All that’s true and it would have tremendous negative consequences for the countries involved and the European Union as a whole. The crisis could spread to the United Kingdom and to banking systems, such as that of Germany, with big exposure to the sovereign debt of these countries.

But it’s hard for me to see this setting off something like the post-Lehman global financial crisis—because the banks at risk in such a crisis don’t have the kinds of leveraged interconnections with the global banking system that a Lehman, an American International Group (AIG), or a Citigroup (C) did in the run up to that crisis. Lehman’s bankruptcy rippled out across the global financial system because that investment bank was the counter-party in so many leveraged deals. As counter-party Lehman had taken on or laid off some part of the risk in a deal that involved other financial institutions. When Lehman failed, those other financial institutions were left holding a deal without anybody on the other end. If, for example, a risky deal where Lehman had bought some of the risk from other institutions (for a price, of course) went bad those institutions had no one to collect from. And since they had themselves signed deals with other institutions over that same risk, when Lehman wasn’t around to pay up, those institutions couldn’t meet their obligations either. And since no one knew what banks owned what parts of what risk—absent Lehman—the markets for those assets froze since no one could accurately price anything.

In any post Greece crisis, the chain of risk would be much shorter. It would include the banks that bought the sovereign debt of Greece, Portugal, Spain, or whatever, the national central bank and the European Central Bank that made loans to these banks with that sovereign debt as collateral, and whatever investment banks or other financial institutions that insured the risk in the derivatives markets. That last class of institutions worries me because I don’t know who stands on the other side of the insurance policies against default that bond investors are buying at ever higher prices in the credit default swaps derivative market.

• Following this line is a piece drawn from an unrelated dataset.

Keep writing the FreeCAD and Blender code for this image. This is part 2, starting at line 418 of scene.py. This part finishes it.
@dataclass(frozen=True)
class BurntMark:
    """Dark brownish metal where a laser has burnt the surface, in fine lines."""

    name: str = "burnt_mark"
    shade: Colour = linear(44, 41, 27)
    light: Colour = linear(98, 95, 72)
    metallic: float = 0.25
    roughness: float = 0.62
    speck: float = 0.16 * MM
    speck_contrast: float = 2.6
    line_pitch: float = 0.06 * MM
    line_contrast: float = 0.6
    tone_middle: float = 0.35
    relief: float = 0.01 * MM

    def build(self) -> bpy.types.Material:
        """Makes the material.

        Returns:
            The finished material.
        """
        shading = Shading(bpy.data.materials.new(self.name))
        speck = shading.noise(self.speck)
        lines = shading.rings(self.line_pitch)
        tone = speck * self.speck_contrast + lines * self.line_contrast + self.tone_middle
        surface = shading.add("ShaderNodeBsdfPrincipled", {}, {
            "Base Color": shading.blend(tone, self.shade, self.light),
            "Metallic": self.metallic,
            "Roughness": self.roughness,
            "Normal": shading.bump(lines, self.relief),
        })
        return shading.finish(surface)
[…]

Still the amounts involved and the likely holding patterns make it hard to see how this turns into the kind of crisis that freezes borrowing in the commercial paper market, for example. The commercial paper market that ceased to function in the post-Lehman crisis was about $2.2 trillion. Greece’s entire GDP is just $341 billion. Spain’s is $1.37 trillion.

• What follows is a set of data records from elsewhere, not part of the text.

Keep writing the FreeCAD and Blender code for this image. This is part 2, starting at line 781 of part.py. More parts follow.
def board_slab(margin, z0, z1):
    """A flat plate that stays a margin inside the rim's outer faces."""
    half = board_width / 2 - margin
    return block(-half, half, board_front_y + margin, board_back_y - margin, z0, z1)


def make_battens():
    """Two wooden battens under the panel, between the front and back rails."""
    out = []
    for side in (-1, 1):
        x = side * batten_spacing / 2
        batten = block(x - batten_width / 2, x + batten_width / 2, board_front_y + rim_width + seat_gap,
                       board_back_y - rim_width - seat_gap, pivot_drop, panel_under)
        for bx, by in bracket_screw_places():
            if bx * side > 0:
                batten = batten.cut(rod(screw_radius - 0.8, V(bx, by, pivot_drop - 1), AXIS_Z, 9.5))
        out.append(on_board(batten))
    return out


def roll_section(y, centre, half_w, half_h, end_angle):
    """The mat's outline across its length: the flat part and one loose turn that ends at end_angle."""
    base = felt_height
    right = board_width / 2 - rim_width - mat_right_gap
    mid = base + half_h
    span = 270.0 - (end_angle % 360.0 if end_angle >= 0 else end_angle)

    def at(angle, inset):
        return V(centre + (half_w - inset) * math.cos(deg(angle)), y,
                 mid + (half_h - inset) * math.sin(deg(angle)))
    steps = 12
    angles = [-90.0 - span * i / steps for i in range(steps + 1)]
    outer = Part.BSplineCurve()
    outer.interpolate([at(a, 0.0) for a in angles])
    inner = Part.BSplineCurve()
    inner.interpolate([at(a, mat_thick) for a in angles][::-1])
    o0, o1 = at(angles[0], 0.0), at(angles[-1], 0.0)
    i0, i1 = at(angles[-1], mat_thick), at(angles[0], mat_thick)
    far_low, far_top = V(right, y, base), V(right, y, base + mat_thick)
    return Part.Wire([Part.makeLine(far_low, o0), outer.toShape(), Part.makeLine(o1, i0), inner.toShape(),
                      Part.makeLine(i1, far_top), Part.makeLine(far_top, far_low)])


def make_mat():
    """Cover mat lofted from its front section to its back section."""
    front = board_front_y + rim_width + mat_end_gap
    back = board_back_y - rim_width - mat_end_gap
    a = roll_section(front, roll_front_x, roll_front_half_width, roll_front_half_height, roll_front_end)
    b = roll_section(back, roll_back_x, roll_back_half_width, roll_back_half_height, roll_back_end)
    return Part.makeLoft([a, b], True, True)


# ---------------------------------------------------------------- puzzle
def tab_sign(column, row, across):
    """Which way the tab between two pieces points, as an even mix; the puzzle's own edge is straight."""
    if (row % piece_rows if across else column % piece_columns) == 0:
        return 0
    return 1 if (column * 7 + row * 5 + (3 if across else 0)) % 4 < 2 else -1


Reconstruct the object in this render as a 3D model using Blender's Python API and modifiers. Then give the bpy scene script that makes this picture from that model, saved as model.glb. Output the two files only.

That’s not to say that the renewed worry over Greece and the possibility that it might spill over to Portugal, Spain, and the United Kingdom isn’t a real worry. The crisis has exposed the weakness at the center of the European Union. There is no formal mechanism for dealing with a crisis like this and so far very little leadership from the squabbling national governments that are the only feasible source of a response to the crisis.

Imagine if in the days after Lehman, instead of the U.S. government taking strong action to prevent the crisis from taking down American International Group, Citigroup, and other big banks, investors had witnessed weeks of indecision as Maryland fought with Montana and Georgia over what if anything to do.

 You may not like the shape of the government’s response and I think there’s certainly an argument to be made that there were better solutions, but in a crisis of financial confidence the worst thing you can do is dither. And that’s exactly what European governments have been doing.

If you think of the Greek and post-Greek crises as political rather than financial, I think you’ll have a realistic definition of the extent of the problem. The crisis could still tear the European Union apart—and that would take a huge bite out of the global economic recovery—but it wouldn’t lead to a replay of the post-Lehman crisis that almost took down the financial markets of the entire developed world.

The crisis could set back growth in Europe for years and that would lead to lower overall global growth but it’s hard for me to see the financial ripples turning into a tidal wave anywhere outside of Europe.

This is a truly nasty crisis. But the post-Lehman crisis threatened the end of the financial world as the developed economies of the globe know it. This one doesn’t.